Deus constantemente nos surpreende no singelo, nas coisas simples da vida. Muitas vezes nós perdemos a capacidade de ver a sua ação nas pequenas coisas e ficamos esperando grandes sinais. Cada instante é uma chance para perceber esse amor que Ele tem por nós. Se vivemos cada momento ordinário de forma extraordinária, certamente perceberemos a sua ação e seremos surpreendidos por Ele - um encontro com alguém, um gesto de bondade, uma palavra que alguém nos dá, uma paisagem que vemos, enfim, infinitos momentos em que Deus nos fala e nos busca surpreender. Mas, por não prestarmos atenção, por estarmos dispersos em tantas preocupações, por não fazer silêncio em nosso interior, acabamos não percebendo.

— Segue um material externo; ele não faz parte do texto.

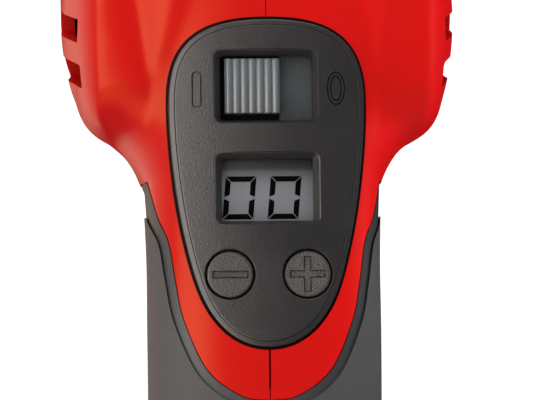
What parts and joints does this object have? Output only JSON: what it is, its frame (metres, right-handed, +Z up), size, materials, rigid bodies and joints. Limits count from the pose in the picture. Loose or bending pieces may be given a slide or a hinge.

O Evangelho também está cheio desses momentos serendípiticos: uma multidão faminta em busca por alimento e aparece um menino com apenas cinco pães e dois peixes; uma mulher samaritana em busca de água e inesperadamente encontra-se com o autor da água viva; o baixinho Zaqueu que desejava apenas matar a curiosidade, é surpreendido por Jesus que deseja ser hóspede em sua casa; as parábolas da descoberta inesperada do tesouro e da pérola...
O papa Francisco, em uma Homilia proferida no Santuário Nacional de Aparecida, convidou-nos a constantemente "deixar-nos surpreender por Deus". Deus espera que nos deixemos “surpreender por seu amor, que acolhamos as suas surpresas”. O papa nos mostrou como modelo a história do Santuário: três pescadores depois de um dia inteiro sem apanhar peixe encontram, nas águas do Rio Paraíba, a imagem da Senhora Aparecida. Sabemos que os pescadores, após encontrarem a imagem milagrosamente, têm uma pesca abundante e conseguem o que precisavam para atender ao conde de Assumar. O Papa Francisco vai além, vai ao essencial desse episódio para entendermos melhor como Deus atua: “Quem poderia imaginar que o lugar de uma pesca infrutífera, torna-se-ia o lugar onde todos os brasileiros podem se sentir filhos de uma mesma Mãe? Deus sempre surpreende, sempre nos reserva o melhor”.
O evangelho deste domingo nos motiva a “des-velar” nosso “eu profundo”, o lugar onde habitam os aspectos benéficos da nossa personalidade, as boas tendências, as qualidades positivas, os dons naturais, as riquezas do ser, as beatitudes originais, as aspirações de grande fôlego, as ideias-força, os dinamismos da vida... Ao transitar, de maneira atenta e contemplativa pelos espaços interiores, seremos surpreendidos por descobertas inesperadas que farão toda a diferença em nossas vidas.
O “tesouro do ser” (certezas, intuições, projetos, valores...) ainda que pareça esquecido, permanece armazenado em sua mensagem essencial, e pode tornar-se a força que orienta toda a vida, a sabedoria da própria vida, um lugar de fecundidade, de criatividade, fonte de renovação...
Dentro de nós temos forças construtivas que podem mudar-nos eficazmente. E é preciso dar-lhes curso, não ocultando-as e nem desprezando-as, mas deixando-as aflorar espontaneamente. “Que eu me conheça e que te conheça, Senhor! Quantas riquezas entesoura o homem em seu interior! Mas de que lhe servem, se não se sondam e investigam” (S. Agostinho)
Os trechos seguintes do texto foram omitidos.